The U.S., European Union, and Canada, among others, are aligned in seeking an accelerated phase-out of coal, which they identify as a significant threat to climate goals. Their concerns stem from continued international private financing supporting substantial additions to coal capacity in developing nations.

Roughly 490 gigawatts of new coal capacity, equivalent to one-fifth of the existing global capacity, are planned or under construction, primarily in India and China, according to officials.

Rick Duke, Deputy U.S. Special Envoy on Climate Change, emphasized the urgency for a rapid transition away from coal, given the significant expansion in coal-fired plants globally.

India, where 73 percent of electricity is coal-generated despite increased non-fossil capacity, plans to resist setting a deadline for fossil fuel phase-out at COP28. Instead, it aims to redirect the focus toward reducing emissions from alternative sources and may urge developed nations to aim for carbon negativity by 2050, highlighting coal’s continued significance in their energy landscape for the foreseeable future.

IEA report on coal use

The International Energy Agency (IEA) has earlier said coal consumption rose 3.3 percent to reach a record 8.3 billion tons in 2022. However, projections for 2023 and 2024 suggest marginal declines in coal-fired power generation, counterbalanced by increased industrial utilization of coal, though with significant discrepancies across different regions.

Regional Consumption Dynamics:

Asia’s Dominance: China, India, and Southeast Asian nations are poised to contribute to three-quarters of the global coal consumption in 2023. Their escalating consumption continues to shape global coal demand, with China and India alone accounting for nearly 70 percent of the global share in 2023.

Europe’s Transition: The European Union witnessed modest coal demand growth in 2022, with temporary spikes in coal-fired power generation offset by reduced industrial usage.
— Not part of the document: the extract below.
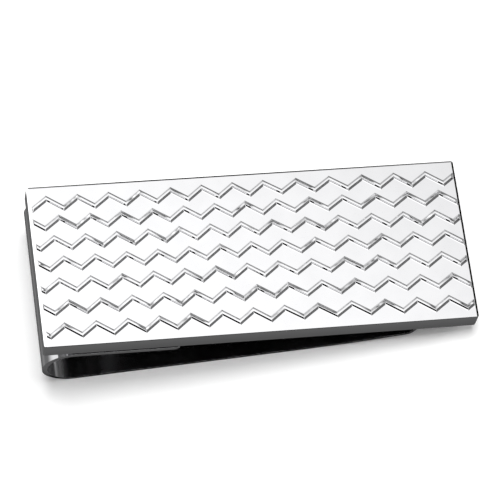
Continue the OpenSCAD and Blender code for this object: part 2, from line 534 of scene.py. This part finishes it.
class Nodes:
    """Short calls for building one material's or the world's node tree."""

    def __init__(self, tree):
        self.tree = tree
        tree.nodes.clear()

    def feed(self, socket, value):
        if isinstance(value, bpy.types.NodeSocket):
            self.tree.links.new(value, socket)
        else:
            socket.default_value = value

    def add(self, kind, feeds=None, **settings):
        """A new node, with its settings, and with its inputs fed by name."""
        node = self.tree.nodes.new(kind)
        for name, value in settings.items():
            setattr(node, name, value)
        for name, value in (feeds or {}).items():
            self.feed(node.inputs[name], value)
        return node

    def operate(self, kind, operation, values):
        node = self.add(kind, operation=operation)
        for socket, value in zip(node.inputs, values):
            self.feed(socket, value)
        return node

    def math(self, operation, *values):
        return self.operate("ShaderNodeMath", operation, values).outputs[0]

    def vector(self, operation, *values):
        return self.operate("ShaderNodeVectorMath", operation, values).outputs[0]

    def dot(self, *values):
        return self.operate("ShaderNodeVectorMath", "DOT_PRODUCT", values).outputs["Value"]

    def parts(self, vector):
        """The outputs X, Y and Z of a vector."""
        return self.add("ShaderNodeSeparateXYZ", {"Vector": vector}).outputs

    def stretch(self, value, low, high, to_low, to_high, smooth=False):
        """The value moved from one range to another, and held at its ends."""
        feeds = {"Value": value, "From Min": low, "From Max": high, "To Min": to_low, "To Max": to_high}
        kind = "SMOOTHSTEP" if smooth else "LINEAR"
        return self.add("ShaderNodeMapRange", feeds, interpolation_type=kind).outputs[0]

    def noise(self, vector, scale, detail, roughness):
        feeds = {"Vector": vector, "Scale": scale, "Detail": detail, "Roughness": roughness}
        return self.add("ShaderNodeTexNoise", feeds).outputs[0]

    def mix(self, share, a, b):
        node = self.add("ShaderNodeMix", {"Factor": share, "A": a, "B": b}, data_type="RGBA")
        return node.outputs["Result"]

    def ramp(self, value, stops):
        """A grey that follows a value from 0 to 1 through (value, brightness) stops."""
        node = self.add("ShaderNodeValToRGB")
        elements = node.color_ramp.elements
        while len(elements) < len(stops):
            elements.new(0.5)
        for element, (position, grey) in zip(elements, stops):
            element.position = position
            element.color = (grey, grey, grey, 1)
        self.feed(node.inputs[0], value)
        return node.outputs[0]

    def bump(self, height, strength, distance):
        feeds = {"Height": height, "Strength": strength, "Distance": distance}
        return self.add("ShaderNodeBump", feeds).outputs[0]

    def surface(self, shader):
        self.add("ShaderNodeOutputMaterial", {"Surface": shader.outputs[0]})


def new_material(name):
    """A material, the calls for its empty node tree, and the place of a point on its object."""
    material = bpy.data.materials.new(name)
    material.use_nodes = True
    n = Nodes(material.node_tree)
    return material, n, n.add("ShaderNodeTexCoord").outputs["Object"]


def brushed_bend(n, place):
    """1 on the inside of the strip's bend, where the polishing wheel didn't reach, and 0 elsewhere."""
    from_axis = n.parts(n.vector("SUBTRACT", place, bend_centre))
    squares = [n.math("POWER", n.math("ABSOLUTE", from_axis[axis]), 2) for axis in ("X", "Z")]
    radius = n.math("SQRT", n.math("ADD", *squares))
    inner_radius = bend_mid_radius - STRIP_THICKNESS / 2
    inside = n.stretch(radius, inner_radius + BRUSHED_DEPTH[0], inner_radius + BRUSHED_DEPTH[1], 1, 0)
    left = n.stretch(from_axis["X"], *BRUSHED_X, 1, 0, smooth=True)
    return n.math("MULTIPLY", inside, left)


def make_steel(name, light, dark, roughness, scratch_scale, scratch_depth, brushed=False):
    """Polished steel: hairline polishing marks in one direction, and soft smudges that dull it a little."""
    material, n, place = new_material(name)
    smudge = n.noise(place, scale=260, detail=4, roughness=0.6)
    turn = {"Vector": place, "Rotation": (0, PLATE_SLOPE, 0), "Scale": scratch_scale}
    along = n.add("ShaderNodeMapping", turn).outputs[0]
    hairlines = n.noise(along, scale=1000, detail=3, roughness=0.7)
    colour = n.mix(n.stretch(smudge, low=0.35, high=0.65, to_low=0, to_high=1), light, dark)
    roughness_here = n.stretch(smudge, low=0.3, high=0.7, to_low=roughness[0], to_high=roughness[1])
    shader = n.add("ShaderNodeBsdfPrincipled", {"Metallic": 1.0, "Base Color": colour})
    if brushed:
        mask = brushed_bend(n, place)
        roughness_here = n.math("ADD", roughness_here, n.math("MULTIPLY", mask, BRUSHED_ROUGHNESS))
        n.feed(shader.inputs["Anisotropic"], mask)
        across = n.add("ShaderNodeCombineXYZ", {"Y": 1})
        n.feed(shader.inputs["Tangent"], across.outputs[0])
    n.feed(shader.inputs["Roughness"], roughness_here)
    n.feed(shader.inputs["Normal"], n.bump(hairlines, strength=scratch_depth, distance=0.002 * MM))
    n.surface(shader)
    return material


def make_braze():
    """Dull, slightly grainy braze metal."""
    material, n, place = new_material("braze_metal")
    grain = n.noise(place, scale=4000, detail=3, roughness=0.6)
    blotch = n.noise(place, scale=700, detail=2, roughness=0.5)
    looks = {
        "Metallic": 1.0,
        "Base Color": n.mix(blotch, (0.24, 0.22, 0.2, 1), (0.42, 0.4, 0.37, 1)),
        "Roughness": n.stretch(grain, low=0.3, high=0.7, to_low=0.35, to_high=0.6),
        "Normal": n.bump(grain, strength=0.6, distance=0.03 * MM),
    }
    n.surface(n.add("ShaderNodeBsdfPrincipled", looks))
    return material


def make_floor_material():
    """White paper that glows a little, so that the shadow on it stays pale."""
    material, n, _ = new_material("pale_floor")
    looks = {
        "Base Color": (0.93, 0.93, 0.93, 1),
        "Roughness": 1.0,
        "Specular IOR Level": 0.0,
        "Emission Color": (1, 1, 1, 1),
        "Emission Strength": 0.13,
    }
    n.surface(n.add("ShaderNodeBsdfPrincipled", looks))
    return material


# ---------------------------------------------------------------- camera, floor and light

CAMERA_AIM = Vector((0.117, 0.564, 6.985)) * MM
CAMERA_DISTANCE = 428.4 * MM
CAMERA_AZIMUTH = math.radians(5.93)
CAMERA_ELEVATION = math.radians(66.27)
CAMERA_ROLL = math.radians(-1.69)
CAMERA_LENS = 254.3
FLOOR_HALF_WIDTH = 1.5


def make_camera():
    a, e = CAMERA_AZIMUTH, CAMERA_ELEVATION
    ahead = Vector((math.sin(a) * math.cos(e), math.cos(a) * math.cos(e), -math.sin(e)))
    right = Vector((math.cos(a), -math.sin(a), 0))
    up = right.cross(ahead)
    right, up = (
        right * math.cos(CAMERA_ROLL) + up * math.sin(CAMERA_ROLL),
        up * math.cos(CAMERA_ROLL) - right * math.sin(CAMERA_ROLL),
    )
    data = bpy.data.cameras.new("camera")
    data.lens = CAMERA_LENS
    data.clip_start = 0.01
    data.clip_end = 10
    camera = bpy.data.objects.new("camera", data)
    turn = Matrix((right, up, -ahead)).transposed().to_4x4()
    camera.matrix_world = Matrix.Translation(CAMERA_AIM - ahead * CAMERA_DISTANCE) @ turn
    bpy.context.scene.collection.objects.link(camera)
    bpy.context.scene.camera = camera


def make_floor():
    half = FLOOR_HALF_WIDTH
    corners = [(-half, -half, 0), (half, -half, 0), (half, half, 0), (-half, half, 0)]
    mesh = bpy.data.meshes.new("floor")
    mesh.from_pydata(corners, [], [(0, 1, 2, 3)])
    mesh.materials.append(make_floor_material())
    floor = bpy.data.objects.new("floor", mesh)
    bpy.context.scene.collection.objects.link(floor)
    # The steel sees the studio's dark lower half and not the floor, so its walls stay dark
    floor.visible_glossy = False


# The middle of the studio's main light
LIGHT_TOWARDS = Vector((-0.25, -0.35, 0.9)).normalized()
# How bright it is, as (cosine of the angle from its middle, brightness)
LIGHT_GREYS = [(0, 0), (0.14, 0.04), (0.31, 0.3), (0.45, 0.85), (0.53, 1.15), (0.6, 1.5), (0.75, 1.6)]
# It fades to the right between these two x of a direction, down to a faint spill
LIGHT_RIGHT_EDGE = (0.4, 0.6)
LIGHT_SPILL = 0.02
# It fades towards a horizon between these two heights of a direction. The horizon rises to both sides
HORIZON_EDGE = (0.25, 0.66)
HORIZON_RISE = 0.6
# How grey the studio is below, as (how far down a direction points, brightness)
GROUND_GREYS = [
    (0.45, 0),
    (0.6, 0.14),
    (0.75, 0.15),
    (0.87, 0.135),
    (0.915, 0.14),
    (0.95, 0.09),
    (0.975, 0.01),
]
# Small soft lights, as (middle, cosine where it starts, cosine where it is full, brightness)
SMALL_LIGHTS = [
    (Vector((-0.3, 0.82, 0.48)), 0.85, 0.97, 0.75),
    (Vector((0.55, 0.75, 0.37)), 0.92, 0.985, 0.4),
    (Vector((0.85, -0.45, 0.25)), 0.75, 0.97, 0.22),
    (Vector((-0.9, 0.4, -0.2)), 0.7, 0.97, 0.2),
    (Vector((-0.7, 0.4, 0.65)), 0.62, 1.0, 1.1),
    (Vector((0.9, 0.4, -0.05)), 0.93, 0.985, 1.0),
    (Vector((0.4, -0.85, 0.35)), 0.85, 0.95, 1.5),
]


def make_world():
    """A dark studio: a big soft light above, left and in front, small ones all round, and a grey ground."""
    world = bpy.data.worlds.new("studio")
    bpy.context.scene.world = world
    world.use_nodes = True
    n = Nodes(world.node_tree)
    direction = n.add("ShaderNodeTexCoord").outputs["Generated"]
    parts = n.parts(direction)
    main_light = n.ramp(n.dot(direction, LIGHT_TOWARDS), LIGHT_GREYS)
    left_part = n.stretch(parts["X"], *LIGHT_RIGHT_EDGE, 1, LIGHT_SPILL, smooth=True)
    rise = n.math("MULTIPLY", n.math("ABSOLUTE", parts["X"]), HORIZON_RISE)
    upper_part = n.stretch(n.math("SUBTRACT", parts["Z"], rise), *HORIZON_EDGE, 0, 1, smooth=True)
    total = n.math("MULTIPLY", n.math("MULTIPLY", main_light, left_part), upper_part)
    for middle, start, full, brightness in SMALL_LIGHTS:
        towards = n.dot(direction, middle.normalized())
        total = n.math("ADD", total, n.stretch(towards, start, full, 0, brightness, smooth=True))
    total = n.math("ADD", total, n.ramp(n.math("MULTIPLY", parts["Z"], -1), GROUND_GREYS))
    background = n.add("ShaderNodeBackground", {"Color": total})
    n.add("ShaderNodeOutputWorld", {"Surface": background.outputs[0]})
    # The floor is lit by the lamps and its own glow alone, while the metal shows the studio alone
    world.cycles_visibility.diffuse = False


# One lamp is above and a little behind, and two are low at the sides, as (where each is, strength)
LAMPS = [
    (Vector((-0.9, 0.02, 0.38)), 1.1),
    (Vector((0.05, 0.24, 0.96)), 3.0),
    (Vector((0.9, 0.02, 0.38)), 1.6),
]
LAMP_SPREAD = math.radians(40)


def make_lamps():
    """Soft lamps that light only the floor."""
    for towards, strength in LAMPS:
        data = bpy.data.lights.new("lamp", "SUN")
        data.energy = strength
        data.angle = LAMP_SPREAD
        lamp = bpy.data.objects.new("lamp", data)
        lamp.rotation_euler = towards.to_track_quat("Z", "Y").to_euler()
        lamp.visible_glossy = False
        bpy.context.scene.collection.objects.link(lamp)


# ---------------------------------------------------------------- the clip

bpy.context.scene.view_settings.view_transform = "Standard"
make_camera()
make_floor()
make_world()
make_lamps()

face_steel = make_steel(
    "face_steel",
    light=(0.74, 0.74, 0.75, 1),
    dark=(0.71, 0.71, 0.72, 1),
    roughness=(0.03, 0.06),
    scratch_scale=(0.3, 20, 20),
    scratch_depth=0.3,
)
spring_steel = make_steel(
    "spring_steel",
    light=(0.7, 0.7, 0.71, 1),
    dark=(0.66, 0.66, 0.67, 1),
    roughness=(0.08, 0.12),
    scratch_scale=(0.3, 20, 0.3),
    scratch_depth=0.4,
    brushed=True,
)

face_plate = make_face_plate()
face_plate.data.materials.append(face_steel)
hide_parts("face_plate")
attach(face_plate, "face")

strip = make_strip()
strip.data.materials.append(spring_steel)
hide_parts("spring_root", "spring_arm")
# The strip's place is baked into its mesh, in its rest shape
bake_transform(strip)

braze = frame["nodes"]["braze_layer"]
braze.data.materials.clear()
braze.data.materials.append(make_braze())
A sharp decline in European coal use is forecasted for 2023 due to renewable energy expansion and partial recoveries in nuclear and hydropower sectors.

U.S. Decline: In the United States, the decline in coal consumption is exacerbated by lower natural gas prices, steering the nation further away from coal-based energy sources.

Market Stability Amid Fluctuations:

The global coal demand witnessed a 1.5 percent growth in the first half of 2023, primarily driven by a 1 percent increase in power generation and a 2 percent rise in non-power industrial uses.

Shifts in Consumption Patterns:

The demand for coal in the first half of 2023 plummeted unexpectedly in the United States and the European Union by 24 percent and 16 percent, respectively. Conversely, China and India experienced a robust growth rate of over 5 percent, compensating for the declines observed in other regions.

Global Perspective:

Asia’s dominance in coal consumption is an ongoing trend, with China and India collectively consuming twice the amount of coal as the rest of the world combined in 2021. This year, their joint share is projected to reach nearly 70 percent. In contrast, the United States and the European Union, which accounted for 40 percent of global consumption three decades ago, now represent less than 10 percent.